L’ottantatreenne Giovanna Bombarda di Massa Finalese, centro nel Comune di Finale Emilia, ha vissuto la terribile esperienza delle scosse sismiche di domenica 20 maggio e su insistenza della famiglia, il martedì successivo, è stata accompagnata a casa del figlio Maurizio, a Ceresole, dove si trova.
Come si sente Giovanna? «Impotente. So poco o niente delle condizioni del mio paese e della mia casa, specie dopo le ultime scosse, e mi pesa. Al telefono i miei familiari dicono: “Va tutto bene, non preoccuparti”, ma dubito che le rassicurazioni siano reali e temo ciò che ritroverò – o meglio non ritroverò – al mio ritorno. Fisicamente sto bene, ma con il pensiero sono lì».

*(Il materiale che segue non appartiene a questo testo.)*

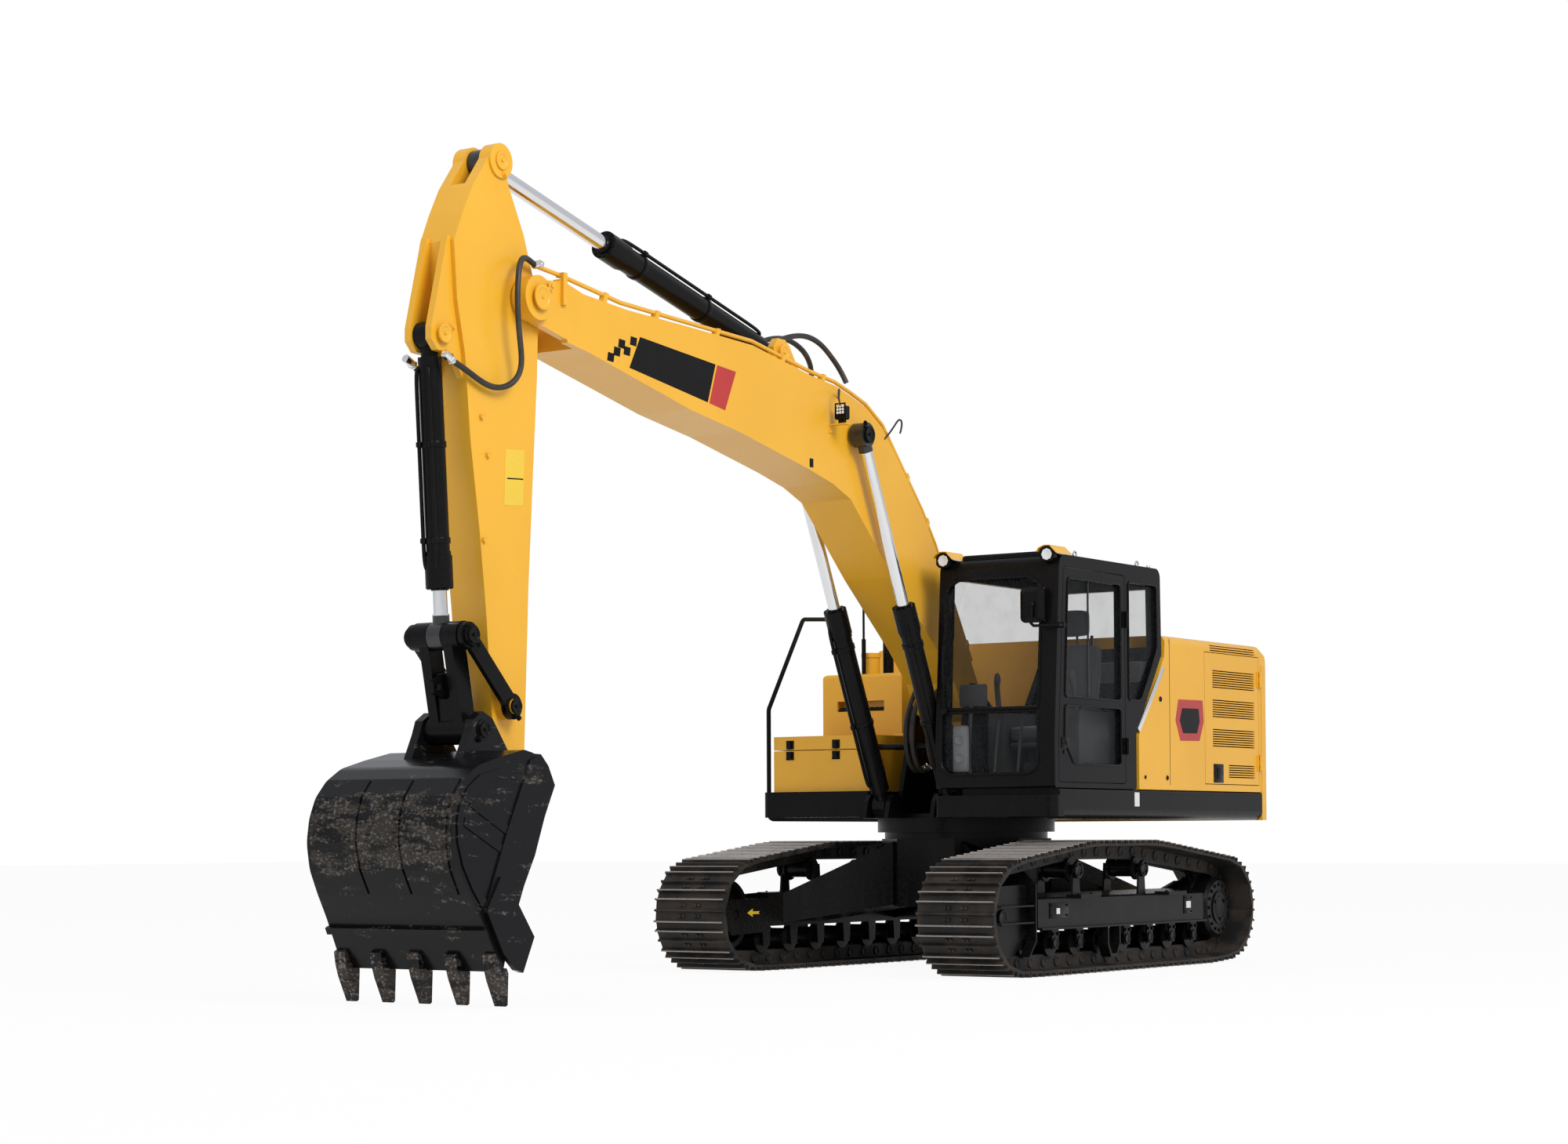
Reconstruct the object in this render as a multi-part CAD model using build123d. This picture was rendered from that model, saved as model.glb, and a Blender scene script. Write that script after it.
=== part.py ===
from build123d import *
import os
from math import atan2, cos, degrees, hypot, pi, radians, sin

# Crawler excavator, millimetres. +X points forward, +Y to the machine's left, +Z up.
# The origin is on the ground under the swing axis. It is modelled as it parks: the boom
# half raised, the arm hanging and the bucket opened just above the ground.

SEAT = 0.3                   # between pieces that rest on, or turn in, each other

# --- driving dimensions: running gear ------------------------------------------------------
GAUGE = 2200.0               # between the middles of the two tracks
TUMBLER_SPAN = 3350.0        # idler centre to sprocket centre
SHOE_WIDTH = 600.0
LINK_PITCH = 190.0           # nominal, the chain closes on a whole number of links
LINK_HALF_HEIGHT = 52.0
SHOE_PLATE = 10.0
GROUSER_HEIGHT = 26.0
IDLER_PITCH_RADIUS = 318.0
SPROCKET_PITCH_RADIUS = 306.0
IDLER_LIFT = 6.0             # of the idler's lowest link over the flat run
SPROCKET_LIFT = 22.0
ROLLER_TREAD_RADIUS = 78.0
ROLLER_COUNT = 8
ROLLER_SPAN = TUMBLER_SPAN - 790.0      # first bottom roller to last
CARRIER_RADIUS = 70.0
CARRIER_MIDDLE = 88.0        # of the two carrier rollers, ahead of the swing axis
CARRIER_SPAN = 1020.0
CARRIER_RISE = 123.0         # of the chain over the two carrier rollers
RAIL_INNER = 45.0            # the chain's two rails, from the track's middle
RAIL_OUTER = 86.0
FRAME_HALF_WIDTH = 150.0
FRAME_OUTSIDE = 50.0         # of the box, outboard of the plates beside the rollers
FRAME_DEPTH = 247.0
CARBODY_BOTTOM = 455.0
CARBODY_TOP = 955.0
CARBODY_RADIUS = 640.0

# --- driving dimensions: swing bearing and turntable ----------------------------------------
RING_INNER_RADIUS = 520.0
RING_OUTER_RADIUS = 610.0
UPPER_RING_RADIUS = 663.0
LOWER_RING_TOP = 1040.0
UPPER_RING_BOTTOM = 1003.0
DECK_BOTTOM = 1108.0
BEAM_BOTTOM = 1090.0
DECK_TOP = 1310.0
HALF_WIDTH = 1355.0
BEAM_WIDTH = 100.0
HOUSE_REAR = -2312.0
HOOD_WALL = 40.0
TAIL_SIDE = -2441.0
TAIL_RADIUS_X = -2750.0
RIGHT_FRONT = 735.0
LEFT_FRONT = 1085.0

# --- driving dimensions: working equipment, (x, z) of its pins --------------------------------
BOOM_FOOT = (232.0, 1975.0)
BOOM_POINT = (5473.0, 4215.0)
BOOM_CYLINDER_FOOT = (703.0, 1192.0)
BOOM_CYLINDER_HEAD = (1899.0, 3770.0)
ARM_CYLINDER_FOOT = (2634.0, 4264.0)
ARM_CYLINDER_HEAD = (5698.0, 5015.0)
BUCKET_CYLINDER_FOOT = (6198.0, 3913.0)
LINK_PIVOT = (5676.0, 1751.0)
LINK_TOP = (6082.0, 2155.0)
BUCKET_LINK_PIN = (5972.0, 1604.0)
BUCKET_PIN = (5620.0, 1293.0)

PIN_RADIUS = 45.0
PIN_PLAY = 0.05              # between a pin and the bore that turns on it
SIDE_PLAY = 5.0              # between an eye and the ears on its two sides
BOOM_HALF_WIDTH = 205.0
ARM_HALF_WIDTH = 132.0
ARM_BOSS_HALF = 147.0
EYE_HALF_WIDTH = 52.0
BOOM_CYLINDER_Y = 290.0
BUCKET_HALF_WIDTH = 590.0
BUCKET_EAR_INNER = 165.0
BUCKET_EAR_OUTER = 225.0
LINK_PLATE_INNER = 182.0
LINK_PLATE_OUTER = 214.0
TOOTH_SPAN = 1126.0
TOOTH_COUNT = 5

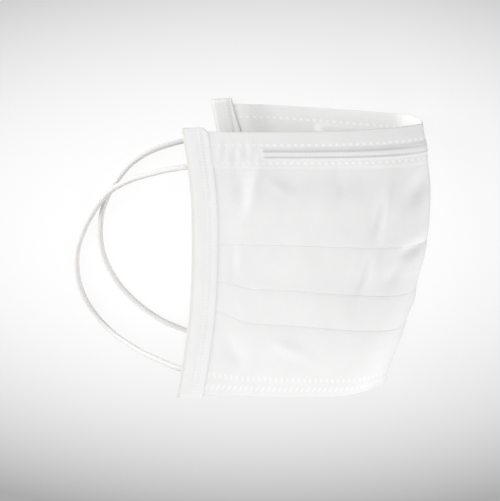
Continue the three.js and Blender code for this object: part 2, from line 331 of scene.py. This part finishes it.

Si è resa conto di quanto accadeva? «Ho sentito una scossa prima, più leggera, all’una di notte e nonostante l’agitazione sono rimasta nel letto. Il peggio, però, è stato più tardi, alle quattro di notte: ho sentito una forza sbalzarmi dal letto e un fragore assurdo di mobili ribaltati, piatti e vetri in frantumi. Io, mio figlio Franco, sua moglie Magda e mio nipote Davide siamo subito scappati in strada, a rifugiarci in macchina. Non avevo mai vissuto un terremoto e la sensazione è terribile».
Come vi siete organizzati? «Per 4 notti abbiamo dormito in macchina. Pioveva, ma non ci fidavamo a tornare in casa. Di giorno, qualche scappatella per prendere gli indumenti più pesanti o del cibo era lecita, ma di notte era troppo rischioso. Poi, dopo quattro notti, mi hanno accompagnata a Ceresole: con i miei problemi alla schiena e gambe, non avrei retto in quelle condizioni».
E gli altri? «Sono sfollati, e per la notte le soluzioni sono due: o si dorme in macchina o in tenda. So che i miei vicini di casa non se ne sono andati dal paese e che i più anziani sono stati ricoverati negli ospedali vicini. Nella sfortuna, noi siamo stati molto fortunati, poiché la nostra casa è intatta mentre molti di Massa l’hanno persa».